I beni erano tanti, ma erano solo per questa vita.
Il Vangelo di oggi si apre con l’annuncio della vera ricchezza: “Non temere, piccolo gregge, perché al Padre vostro è piaciuto dare a voi il Regno” (Lc 12,32). Cos’ha questa ricchezza di diverso da quella che si accumula sulla terra?
L’evangelista ci presenta tre differenze.
La prima è che questa ricchezza è data, è donata (Lc 12,32). Non si dice che si debba faticare per guadagnarsela, come il ricco della scorsa settimana. La ricchezza che il Padre nostro dona è gratuita, e dipende solo dalla benevolenza di Dio, dal fatto che a Dio “piace” donarci la vita, condividere con l’uomo la sua esistenza. È questo il suo progetto, da sempre.
La seconda è che questa ricchezza, a differenza di quella che l’uomo si accumula da sé, non teme la morte: “è un tesoro sicuro nei cieli, dove ladro non arriva e tarlo non consuma” (Lc 12,33).
E questo perché la ricchezza donataci dal Padre è la nostra figliolanza, la nostra relazione con Lui.

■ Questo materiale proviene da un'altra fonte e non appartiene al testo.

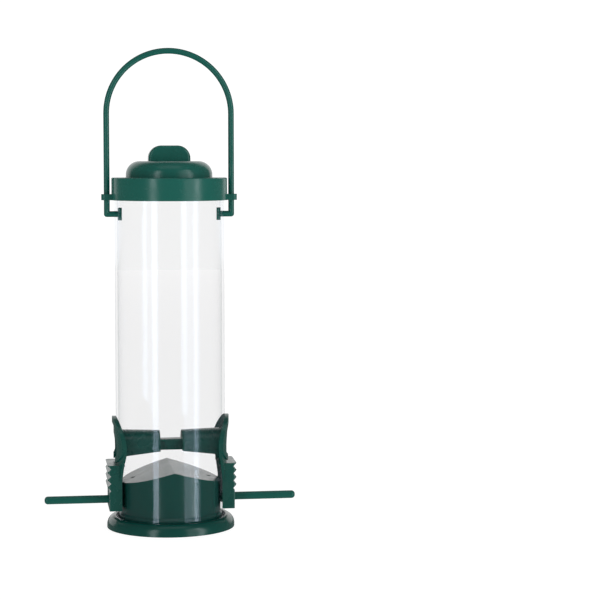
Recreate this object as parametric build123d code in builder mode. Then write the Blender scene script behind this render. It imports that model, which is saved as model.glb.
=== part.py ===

Ed è una relazione sicura perché, come abbiamo già detto più volte, è una relazione che è già passata attraverso la morte, e non ne è rimasta prigioniera.
La terza è che questa ricchezza, paradossalmente, si accoglie nel momento in cui si condivide ciò che si ha con gli altri: “Vendete ciò che possedete e datelo in elemosina; fatevi borse che non invecchiano”.
Il ricco della scorsa settimana costruiva magazzini per accumulare i suoi beni. Oggi ci viene detto che per contenere la ricchezza del Regno bisogna avere delle “borse che non invecchiano”, ovvero che per contenere la vita eterna bisogna avere dei contenitori adatti. Non si può mettere la vita eterna in qualcosa che invece è destinato a perire.
Il brano insiste sulla vigilanza (“siate pronti, con le vesti strette ai fianchi e le lampade accese, 35) La vigilanza cristiana è l’arte del discernimento dei segni dei tempi. Vigilare significa cercare i segni del disegno di Dio, il suo regno, dentro la storia umana che stiamo vivendo. Richiede di avere pazienza, di fidarci di Dio, a guardare la storia, come possibilità data alla nostra volontà di agire bene. Questo regno non è al di là, ma è qui. La vigilanza ci deve portare a riconoscerne i segni qui ed ora, e ad impegnarci per dar loro visibilità concreta.
Il vangelo di oggi continua con una parabola che può essere anch’essa letta facendo memoria di quella di domenica scorsa.
Perché come il ricco di domenica scorsa riempiva il vuoto con dei beni, così il servo della parabola di oggi riempie l’attesa con un’altra forma di ricchezza, che è il potere (Lc 12,45): il potere è un altro mezzo con cui l’uomo si illude di allontanare la morte, di evitare il limite.
Ma come ci si accontenta di false ricchezze, così il cuore dell’uomo si accontenta di piccoli poteri. Potrebbe avere il Regno dei cieli, tutto intero, e invece sembra soddisfatto di spadroneggiare con chi sta un po’ sotto di lui, illudendosi.
In realtà, siamo chiamati ad una dignità molto maggiore, quella di essere dei servi che il padrone ama a tal punto da farsi egli stesso loro servitore (Lc 12,37).
Vigilanza è dunque essenzialmente memoria di questa infinita dignità, che ci è data gratuitamente, mentre si attende che questa dignità diventi sempre più l’essenza stessa della nostra vita.
E lo diventa quando noi stessi facciamo come quel padrone che torna per servire, e non per essere servito.